Medical cost nightmares
Twenty years ago today, my first husband died at the age of 55, after an almost lifelong struggle with Crohn’s Disease.
During our more than 18 years of marriage, hospital stays and emergency surgeries were almost annual events.
In 1991, we traveled to England (his very first trip on an airplane). In the wee hours one morning, he had an episode. The B&B called NHS emergency services and a doctor arrived at around 4 a.m. Later that morning, my husband was admitted to a private hospital in Rochdale, Lancs., where he was further treated for two days. When he was discharged, he was provided all the prescription medication needed and his medical file was faxed to his regular internist here in the states.
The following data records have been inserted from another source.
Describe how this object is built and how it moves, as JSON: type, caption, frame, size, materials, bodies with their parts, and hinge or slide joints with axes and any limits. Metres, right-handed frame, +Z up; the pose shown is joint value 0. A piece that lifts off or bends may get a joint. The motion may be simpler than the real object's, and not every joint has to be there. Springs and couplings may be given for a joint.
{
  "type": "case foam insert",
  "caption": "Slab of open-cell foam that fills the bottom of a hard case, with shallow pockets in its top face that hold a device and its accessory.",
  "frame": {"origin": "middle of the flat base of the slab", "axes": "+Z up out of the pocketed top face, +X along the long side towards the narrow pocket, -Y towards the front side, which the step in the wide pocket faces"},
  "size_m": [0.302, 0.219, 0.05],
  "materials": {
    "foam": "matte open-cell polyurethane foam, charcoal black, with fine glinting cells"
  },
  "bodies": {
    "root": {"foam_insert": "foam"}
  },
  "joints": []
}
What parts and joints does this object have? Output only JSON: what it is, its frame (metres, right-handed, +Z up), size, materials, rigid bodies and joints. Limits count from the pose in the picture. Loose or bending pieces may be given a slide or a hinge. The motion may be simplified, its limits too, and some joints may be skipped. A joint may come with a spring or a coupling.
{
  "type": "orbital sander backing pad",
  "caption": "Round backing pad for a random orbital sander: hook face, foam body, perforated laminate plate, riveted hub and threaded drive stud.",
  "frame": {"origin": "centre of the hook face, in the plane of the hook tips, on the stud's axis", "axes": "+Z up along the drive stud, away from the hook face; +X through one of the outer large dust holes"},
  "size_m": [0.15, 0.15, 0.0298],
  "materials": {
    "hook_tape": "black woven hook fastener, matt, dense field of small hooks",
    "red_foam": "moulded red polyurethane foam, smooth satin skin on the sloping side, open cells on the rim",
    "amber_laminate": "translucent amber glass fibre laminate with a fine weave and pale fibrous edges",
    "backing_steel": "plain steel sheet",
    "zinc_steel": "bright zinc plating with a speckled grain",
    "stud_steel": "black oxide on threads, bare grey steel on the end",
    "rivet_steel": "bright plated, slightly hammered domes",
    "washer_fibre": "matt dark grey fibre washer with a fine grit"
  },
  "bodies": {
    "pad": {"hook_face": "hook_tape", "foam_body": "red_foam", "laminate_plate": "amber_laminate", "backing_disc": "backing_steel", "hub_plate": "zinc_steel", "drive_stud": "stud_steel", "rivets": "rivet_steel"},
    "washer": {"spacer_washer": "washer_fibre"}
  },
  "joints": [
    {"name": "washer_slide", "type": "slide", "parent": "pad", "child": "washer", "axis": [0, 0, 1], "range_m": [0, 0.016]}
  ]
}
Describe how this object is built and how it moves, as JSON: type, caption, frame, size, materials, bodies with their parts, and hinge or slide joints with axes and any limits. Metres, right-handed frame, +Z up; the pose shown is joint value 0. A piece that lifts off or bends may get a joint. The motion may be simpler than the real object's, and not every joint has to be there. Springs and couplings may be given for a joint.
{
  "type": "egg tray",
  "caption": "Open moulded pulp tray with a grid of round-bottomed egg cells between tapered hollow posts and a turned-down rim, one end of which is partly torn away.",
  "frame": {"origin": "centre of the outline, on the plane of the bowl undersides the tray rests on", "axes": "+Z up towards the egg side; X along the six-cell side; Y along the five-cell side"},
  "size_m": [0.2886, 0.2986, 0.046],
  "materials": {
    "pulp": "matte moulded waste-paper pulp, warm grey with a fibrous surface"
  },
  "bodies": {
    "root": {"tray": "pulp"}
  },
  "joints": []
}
Total cost was under $2,000, which was completely covered under our trip insurance. The cost back in Illinois would have easily been at least ten times that amount.
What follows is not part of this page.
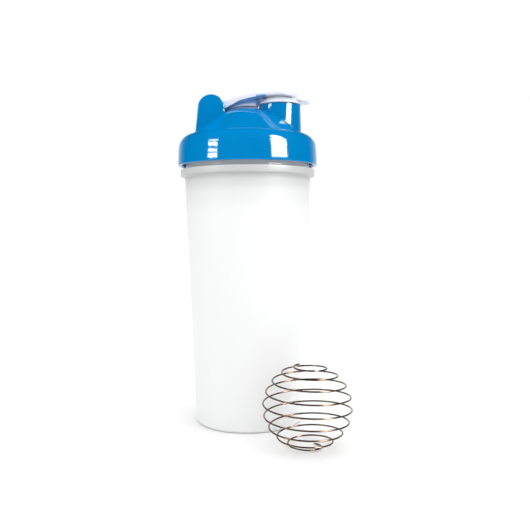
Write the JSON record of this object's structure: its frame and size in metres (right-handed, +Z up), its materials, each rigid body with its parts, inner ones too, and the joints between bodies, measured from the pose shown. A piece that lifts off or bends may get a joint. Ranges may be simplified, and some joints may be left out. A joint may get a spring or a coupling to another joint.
{
  "type": "protein shaker bottle",
  "caption": "Protein shaker: frosted tapered cup, blue screw lid with pouring spout, white flip cap hinged between two ears, and a loose coiled wire whisk ball beside it.",
  "frame": {"origin": "on the bottle's axis, on the flat of the base that it stands on", "axes": "+Z up along the bottle's axis, +X towards the spout, -X towards the ears and the cap's hinge"},
  "size_m": [0.1118, 0.1384, 0.2242],
  "materials": {
    "frosted_plastic": "translucent white polypropylene with a fine satin frost",
    "lid_plastic": "glossy moulded blue",
    "seal_rubber": "soft translucent silicone",
    "cap_plastic": "glossy moulded white",
    "plug_rubber": "soft off-white elastomer",
    "ball_steel": "polished stainless steel wire"
  },
  "bodies": {
    "cup": {"cup": "frosted_plastic"},
    "seal": {"lid_seal_ring": "seal_rubber"},
    "lid": {"lid": "lid_plastic"},
    "cap": {"flip_cap": "cap_plastic", "spout_plug": "plug_rubber"},
    "whisk_ball": {"whisk_ball": "ball_steel"}
  },
  "joints": [
    {"name": "lid_lift", "type": "slide", "parent": "cup", "child": "seal", "axis": [0, 0, 1], "range_m": [0, 0.0141]},
    {"name": "lid_turn", "type": "hinge", "parent": "seal", "child": "lid", "pos_m": [0, 0, 0.18], "axis": [0, 0, 1], "range_deg": [0, 720]},
    {"name": "cap_hinge", "type": "hinge", "parent": "lid", "child": "cap", "pos_m": [-0.0239, 0, 0.2141], "axis": [0, -1, 0], "range_deg": [0, 125]},
    {"name": "whisk_ball_lift", "type": "slide", "parent": "cup", "child": "whisk_ball", "axis": [0, 0, 1], "range_m": [0, 0.1]}
  ],
  "couplings": [
    {"joint": "lid_lift", "follows": "lid_turn", "m_per_rad": 0.0011141}
  ]
}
In 1993, he had what would be his final surgery. It resulted in a blood clot in leg. The clot broke loose, traveled to his lungs, and that was that.
Early on, we had excellent insurance but then along came the PPOs and HMOs and all the other “new, efficient, cost-effective” insurance plans.
And that’s where the nightmares begin.
Trying to sort through incomprehensible medical coding and billing. Who are all these people? What are all these different supplies?
The last surgery was the final straw for my mild mannered self. There were TWO bills for TWO different surgeries on TWO subsequent days with TWO different surgeons. I called shenanigans and called it loudly.
It got sorted.
Fast forward about four years. I’m relocated to Kentucky and a threatening letter shows up in my mailbox from a lawyer in Chicago. I was told in no uncertain terms that I was a deadbeat, that I owed tens of thousands of dollars to a doctor I’d never heard of, and if I did not pay up right now, well, I was doomed to all sorts of immediate legal hell.
Hrumpf, said I, and immediately dashed off a most sternly worded two-page, single-spaced missive that pretty much boiled down to: “Bring. It. On.”
I never heard from them again.
Sadly, my experience is not uncommon.
I’ll let the New York Times take it from here:
Before his three-hour neck surgery for herniated disks in December, Peter Drier, 37, signed a pile of consent forms. A bank technology manager who had researched his insurance coverage, Mr. Drier was prepared when the bills started arriving: $56,000 from Lenox Hill Hospital in Manhattan, $4,300 from the anesthesiologist and even $133,000 from his orthopedist, who he knew would accept a fraction of that fee.
He was blindsided, though, by a bill of about $117,000 from an “assistant surgeon,” a Queens-based neurosurgeon whom Mr. Drier did not recall meeting.
“I thought I understood the risks,” Mr. Drier, who lives in New York City, said later. “But this was just so wrong — I had no choice and no negotiating power.”
More: After Surgery, Surprise $117,000 Medical Bill From Doctor He Didn’t Know
And take the time to read through the comments at the link.
Be an informed consumer, now more than ever.